DATA SEGMENT:
====

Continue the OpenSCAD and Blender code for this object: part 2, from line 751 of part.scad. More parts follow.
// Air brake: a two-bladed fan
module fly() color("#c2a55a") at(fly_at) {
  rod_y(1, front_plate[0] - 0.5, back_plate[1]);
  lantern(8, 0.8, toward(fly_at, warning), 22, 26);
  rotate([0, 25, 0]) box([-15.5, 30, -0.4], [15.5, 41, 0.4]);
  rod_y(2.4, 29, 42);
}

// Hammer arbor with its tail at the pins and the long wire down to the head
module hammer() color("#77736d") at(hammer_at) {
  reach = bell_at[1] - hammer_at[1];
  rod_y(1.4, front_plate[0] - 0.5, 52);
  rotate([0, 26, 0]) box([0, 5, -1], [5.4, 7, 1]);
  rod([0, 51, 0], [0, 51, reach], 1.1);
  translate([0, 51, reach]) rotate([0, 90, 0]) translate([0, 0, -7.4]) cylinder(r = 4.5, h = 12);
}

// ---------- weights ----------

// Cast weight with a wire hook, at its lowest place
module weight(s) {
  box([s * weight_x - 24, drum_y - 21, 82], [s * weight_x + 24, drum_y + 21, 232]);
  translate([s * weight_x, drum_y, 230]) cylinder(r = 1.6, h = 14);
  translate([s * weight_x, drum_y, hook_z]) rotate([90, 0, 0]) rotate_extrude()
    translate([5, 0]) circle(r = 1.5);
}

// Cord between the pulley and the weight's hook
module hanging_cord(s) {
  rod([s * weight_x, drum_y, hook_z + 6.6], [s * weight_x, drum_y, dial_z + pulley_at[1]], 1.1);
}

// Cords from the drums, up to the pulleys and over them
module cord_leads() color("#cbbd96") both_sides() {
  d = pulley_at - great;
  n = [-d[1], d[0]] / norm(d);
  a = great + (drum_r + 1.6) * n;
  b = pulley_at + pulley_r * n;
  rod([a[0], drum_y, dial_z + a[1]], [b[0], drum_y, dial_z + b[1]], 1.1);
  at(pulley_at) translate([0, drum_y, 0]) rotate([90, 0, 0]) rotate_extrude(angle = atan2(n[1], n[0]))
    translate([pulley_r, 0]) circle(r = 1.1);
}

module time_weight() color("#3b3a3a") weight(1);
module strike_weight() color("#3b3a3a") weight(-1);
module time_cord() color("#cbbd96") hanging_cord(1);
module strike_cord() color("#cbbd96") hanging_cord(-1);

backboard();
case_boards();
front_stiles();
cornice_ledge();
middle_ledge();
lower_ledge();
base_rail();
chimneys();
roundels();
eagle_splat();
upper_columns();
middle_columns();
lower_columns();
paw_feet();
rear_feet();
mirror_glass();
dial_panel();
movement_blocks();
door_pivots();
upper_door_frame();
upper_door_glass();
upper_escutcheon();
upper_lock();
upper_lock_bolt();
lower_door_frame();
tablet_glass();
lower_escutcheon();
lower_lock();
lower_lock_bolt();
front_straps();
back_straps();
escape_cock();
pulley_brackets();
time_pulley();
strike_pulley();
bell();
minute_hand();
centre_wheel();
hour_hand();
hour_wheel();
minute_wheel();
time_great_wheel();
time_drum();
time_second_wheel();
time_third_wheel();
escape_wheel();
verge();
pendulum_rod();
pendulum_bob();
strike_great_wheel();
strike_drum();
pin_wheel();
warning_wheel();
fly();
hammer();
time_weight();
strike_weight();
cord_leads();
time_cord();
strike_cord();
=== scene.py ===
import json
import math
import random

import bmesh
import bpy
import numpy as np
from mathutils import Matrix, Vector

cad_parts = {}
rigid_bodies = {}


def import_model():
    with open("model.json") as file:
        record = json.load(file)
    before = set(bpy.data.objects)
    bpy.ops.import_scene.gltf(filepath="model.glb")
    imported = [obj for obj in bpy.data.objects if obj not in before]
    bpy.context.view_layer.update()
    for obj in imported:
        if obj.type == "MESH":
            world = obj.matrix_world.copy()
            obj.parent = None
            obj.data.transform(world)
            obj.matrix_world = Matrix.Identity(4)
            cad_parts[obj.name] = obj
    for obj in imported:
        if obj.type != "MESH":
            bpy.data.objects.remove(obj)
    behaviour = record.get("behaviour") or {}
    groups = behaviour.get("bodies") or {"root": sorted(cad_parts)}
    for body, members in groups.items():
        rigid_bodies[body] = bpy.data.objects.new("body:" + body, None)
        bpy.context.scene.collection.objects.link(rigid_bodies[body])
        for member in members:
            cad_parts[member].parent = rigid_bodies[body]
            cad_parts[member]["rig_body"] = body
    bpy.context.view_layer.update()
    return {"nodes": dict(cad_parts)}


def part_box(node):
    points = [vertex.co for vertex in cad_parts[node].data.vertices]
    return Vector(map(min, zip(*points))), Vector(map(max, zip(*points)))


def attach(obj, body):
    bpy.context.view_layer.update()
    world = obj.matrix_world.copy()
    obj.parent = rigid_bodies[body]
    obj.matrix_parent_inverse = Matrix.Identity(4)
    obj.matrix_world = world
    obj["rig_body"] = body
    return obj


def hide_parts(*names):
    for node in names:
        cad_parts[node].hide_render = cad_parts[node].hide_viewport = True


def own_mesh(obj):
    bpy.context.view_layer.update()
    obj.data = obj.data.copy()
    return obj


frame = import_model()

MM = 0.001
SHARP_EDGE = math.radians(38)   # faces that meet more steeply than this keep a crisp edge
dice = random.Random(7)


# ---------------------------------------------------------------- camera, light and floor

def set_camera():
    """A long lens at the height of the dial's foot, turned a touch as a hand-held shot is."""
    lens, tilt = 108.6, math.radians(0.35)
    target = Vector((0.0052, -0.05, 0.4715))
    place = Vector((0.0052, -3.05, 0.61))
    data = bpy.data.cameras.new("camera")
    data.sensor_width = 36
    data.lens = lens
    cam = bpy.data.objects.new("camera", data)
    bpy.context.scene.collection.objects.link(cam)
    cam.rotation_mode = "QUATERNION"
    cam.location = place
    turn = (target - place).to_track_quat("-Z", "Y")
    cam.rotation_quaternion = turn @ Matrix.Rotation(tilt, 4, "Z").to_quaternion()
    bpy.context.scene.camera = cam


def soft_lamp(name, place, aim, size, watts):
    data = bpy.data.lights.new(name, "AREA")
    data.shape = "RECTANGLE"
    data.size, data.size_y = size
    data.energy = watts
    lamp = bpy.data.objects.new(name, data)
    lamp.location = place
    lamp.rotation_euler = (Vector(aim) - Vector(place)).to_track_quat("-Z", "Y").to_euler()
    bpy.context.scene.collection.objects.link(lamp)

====

Output only the lines from the one containing "backboard();" through the one containing "obj.data.transform(world)", inclusive, exactly as written.

FULL OUTPUT:
backboard();
case_boards();
front_stiles();
cornice_ledge();
middle_ledge();
lower_ledge();
base_rail();
chimneys();
roundels();
eagle_splat();
upper_columns();
middle_columns();
lower_columns();
paw_feet();
rear_feet();
mirror_glass();
dial_panel();
movement_blocks();
door_pivots();
upper_door_frame();
upper_door_glass();
upper_escutcheon();
upper_lock();
upper_lock_bolt();
lower_door_frame();
tablet_glass();
lower_escutcheon();
lower_lock();
lower_lock_bolt();
front_straps();
back_straps();
escape_cock();
pulley_brackets();
time_pulley();
strike_pulley();
bell();
minute_hand();
centre_wheel();
hour_hand();
hour_wheel();
minute_wheel();
time_great_wheel();
time_drum();
time_second_wheel();
time_third_wheel();
escape_wheel();
verge();
pendulum_rod();
pendulum_bob();
strike_great_wheel();
strike_drum();
pin_wheel();
warning_wheel();
fly();
hammer();
time_weight();
strike_weight();
cord_leads();
time_cord();
strike_cord();
=== scene.py ===
import json
import math
import random

import bmesh
import bpy
import numpy as np
from mathutils import Matrix, Vector

cad_parts = {}
rigid_bodies = {}


def import_model():
    with open("model.json") as file:
        record = json.load(file)
    before = set(bpy.data.objects)
    bpy.ops.import_scene.gltf(filepath="model.glb")
    imported = [obj for obj in bpy.data.objects if obj not in before]
    bpy.context.view_layer.update()
    for obj in imported:
        if obj.type == "MESH":
            world = obj.matrix_world.copy()
            obj.parent = None
            obj.data.transform(world)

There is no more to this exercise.